### PROBLEM TO SOLVE:
Collect all lines from the listing that include the string "which".

* start RECORDS TO USE *

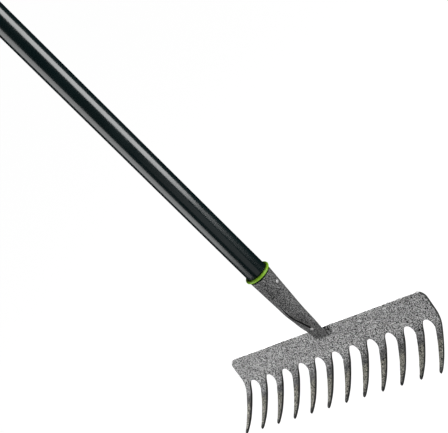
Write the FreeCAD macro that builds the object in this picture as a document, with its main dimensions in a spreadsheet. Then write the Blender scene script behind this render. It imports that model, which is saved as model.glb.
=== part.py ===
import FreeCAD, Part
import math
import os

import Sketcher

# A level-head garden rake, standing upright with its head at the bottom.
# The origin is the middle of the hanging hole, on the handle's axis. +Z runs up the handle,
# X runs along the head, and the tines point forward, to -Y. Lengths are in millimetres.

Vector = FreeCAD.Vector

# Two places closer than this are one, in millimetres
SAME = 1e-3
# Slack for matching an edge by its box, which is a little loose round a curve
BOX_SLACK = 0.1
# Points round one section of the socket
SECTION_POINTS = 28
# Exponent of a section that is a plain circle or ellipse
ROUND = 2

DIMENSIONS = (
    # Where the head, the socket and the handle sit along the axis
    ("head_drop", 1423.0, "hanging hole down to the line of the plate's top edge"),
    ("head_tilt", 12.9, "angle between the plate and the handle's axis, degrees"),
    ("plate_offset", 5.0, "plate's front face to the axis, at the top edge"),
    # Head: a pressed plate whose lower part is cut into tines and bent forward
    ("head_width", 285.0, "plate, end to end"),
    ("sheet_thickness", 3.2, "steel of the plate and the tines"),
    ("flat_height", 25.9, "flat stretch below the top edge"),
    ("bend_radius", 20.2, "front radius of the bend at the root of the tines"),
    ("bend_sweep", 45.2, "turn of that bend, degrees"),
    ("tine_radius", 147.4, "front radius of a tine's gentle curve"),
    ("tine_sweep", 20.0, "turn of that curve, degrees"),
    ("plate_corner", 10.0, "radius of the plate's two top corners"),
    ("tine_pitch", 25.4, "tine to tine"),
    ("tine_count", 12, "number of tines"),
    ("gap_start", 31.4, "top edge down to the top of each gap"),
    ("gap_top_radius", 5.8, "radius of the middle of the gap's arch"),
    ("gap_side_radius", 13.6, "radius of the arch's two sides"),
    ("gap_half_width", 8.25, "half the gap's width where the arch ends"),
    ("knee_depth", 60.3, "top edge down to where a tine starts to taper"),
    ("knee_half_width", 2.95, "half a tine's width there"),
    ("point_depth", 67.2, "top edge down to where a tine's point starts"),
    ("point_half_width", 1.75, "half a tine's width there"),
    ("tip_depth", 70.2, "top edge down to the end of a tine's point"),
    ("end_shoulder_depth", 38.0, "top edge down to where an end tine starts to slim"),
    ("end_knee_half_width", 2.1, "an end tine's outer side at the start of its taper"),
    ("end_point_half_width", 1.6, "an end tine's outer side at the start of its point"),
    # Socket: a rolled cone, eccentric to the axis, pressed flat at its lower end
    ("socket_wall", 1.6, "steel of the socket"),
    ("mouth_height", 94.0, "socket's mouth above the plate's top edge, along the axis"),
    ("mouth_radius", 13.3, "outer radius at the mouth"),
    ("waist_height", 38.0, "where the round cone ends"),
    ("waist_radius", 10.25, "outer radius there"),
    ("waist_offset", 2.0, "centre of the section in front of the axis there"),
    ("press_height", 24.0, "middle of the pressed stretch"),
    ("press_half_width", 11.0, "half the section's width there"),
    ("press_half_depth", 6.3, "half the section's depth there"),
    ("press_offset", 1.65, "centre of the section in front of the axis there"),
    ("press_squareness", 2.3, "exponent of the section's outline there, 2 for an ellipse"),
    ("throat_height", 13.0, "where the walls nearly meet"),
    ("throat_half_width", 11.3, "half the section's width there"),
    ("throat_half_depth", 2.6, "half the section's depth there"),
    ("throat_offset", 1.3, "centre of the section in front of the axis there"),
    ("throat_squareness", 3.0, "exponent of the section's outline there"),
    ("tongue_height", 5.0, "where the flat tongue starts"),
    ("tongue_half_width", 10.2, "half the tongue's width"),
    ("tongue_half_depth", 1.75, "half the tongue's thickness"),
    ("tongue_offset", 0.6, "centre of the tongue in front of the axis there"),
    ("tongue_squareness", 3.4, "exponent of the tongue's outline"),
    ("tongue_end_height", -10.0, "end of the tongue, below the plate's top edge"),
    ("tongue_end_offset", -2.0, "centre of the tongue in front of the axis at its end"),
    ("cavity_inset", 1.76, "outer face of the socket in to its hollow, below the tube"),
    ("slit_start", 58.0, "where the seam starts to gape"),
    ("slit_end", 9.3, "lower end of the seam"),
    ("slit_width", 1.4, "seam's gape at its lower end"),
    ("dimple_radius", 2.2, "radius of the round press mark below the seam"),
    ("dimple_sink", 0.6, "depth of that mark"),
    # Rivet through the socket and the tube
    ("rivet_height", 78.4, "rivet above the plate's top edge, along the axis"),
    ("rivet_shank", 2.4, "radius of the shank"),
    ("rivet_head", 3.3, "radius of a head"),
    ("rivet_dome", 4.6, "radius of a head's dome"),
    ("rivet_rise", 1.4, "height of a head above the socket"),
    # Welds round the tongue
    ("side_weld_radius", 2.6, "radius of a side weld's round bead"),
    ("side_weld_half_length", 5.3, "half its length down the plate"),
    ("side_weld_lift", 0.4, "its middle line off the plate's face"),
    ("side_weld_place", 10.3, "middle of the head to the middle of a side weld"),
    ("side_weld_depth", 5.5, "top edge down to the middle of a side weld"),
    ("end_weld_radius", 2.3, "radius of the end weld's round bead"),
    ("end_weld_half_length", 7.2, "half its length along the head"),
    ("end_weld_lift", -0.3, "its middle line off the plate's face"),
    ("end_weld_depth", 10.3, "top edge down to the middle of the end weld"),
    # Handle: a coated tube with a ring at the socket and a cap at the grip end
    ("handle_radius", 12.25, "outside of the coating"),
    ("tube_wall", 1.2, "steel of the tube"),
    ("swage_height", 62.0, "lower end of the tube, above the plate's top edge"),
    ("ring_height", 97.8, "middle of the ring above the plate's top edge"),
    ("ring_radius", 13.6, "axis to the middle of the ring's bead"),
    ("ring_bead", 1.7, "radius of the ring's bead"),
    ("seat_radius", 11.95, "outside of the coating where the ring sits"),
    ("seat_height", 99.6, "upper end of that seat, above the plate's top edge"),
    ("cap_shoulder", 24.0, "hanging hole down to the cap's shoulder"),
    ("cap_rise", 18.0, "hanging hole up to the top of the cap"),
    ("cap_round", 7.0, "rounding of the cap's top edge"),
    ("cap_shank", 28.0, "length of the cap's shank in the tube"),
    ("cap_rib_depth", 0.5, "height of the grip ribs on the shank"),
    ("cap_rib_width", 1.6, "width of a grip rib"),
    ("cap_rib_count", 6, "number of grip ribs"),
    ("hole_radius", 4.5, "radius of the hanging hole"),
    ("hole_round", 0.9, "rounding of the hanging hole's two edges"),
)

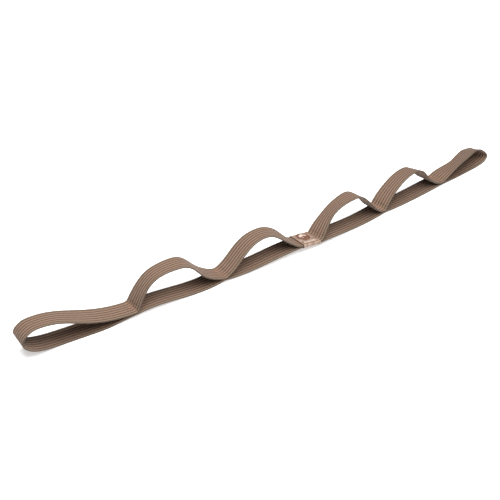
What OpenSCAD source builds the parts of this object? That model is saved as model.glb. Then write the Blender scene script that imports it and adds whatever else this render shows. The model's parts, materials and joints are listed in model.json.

* end RECORDS TO USE *

### EXERCISE RESPONSE:
Write the FreeCAD macro that builds the object in this picture as a document, with its main dimensions in a spreadsheet. Then write the Blender scene script behind this render. It imports that model, which is saved as model.glb.
# Slack for matching an edge by its box, which is a little loose round a curve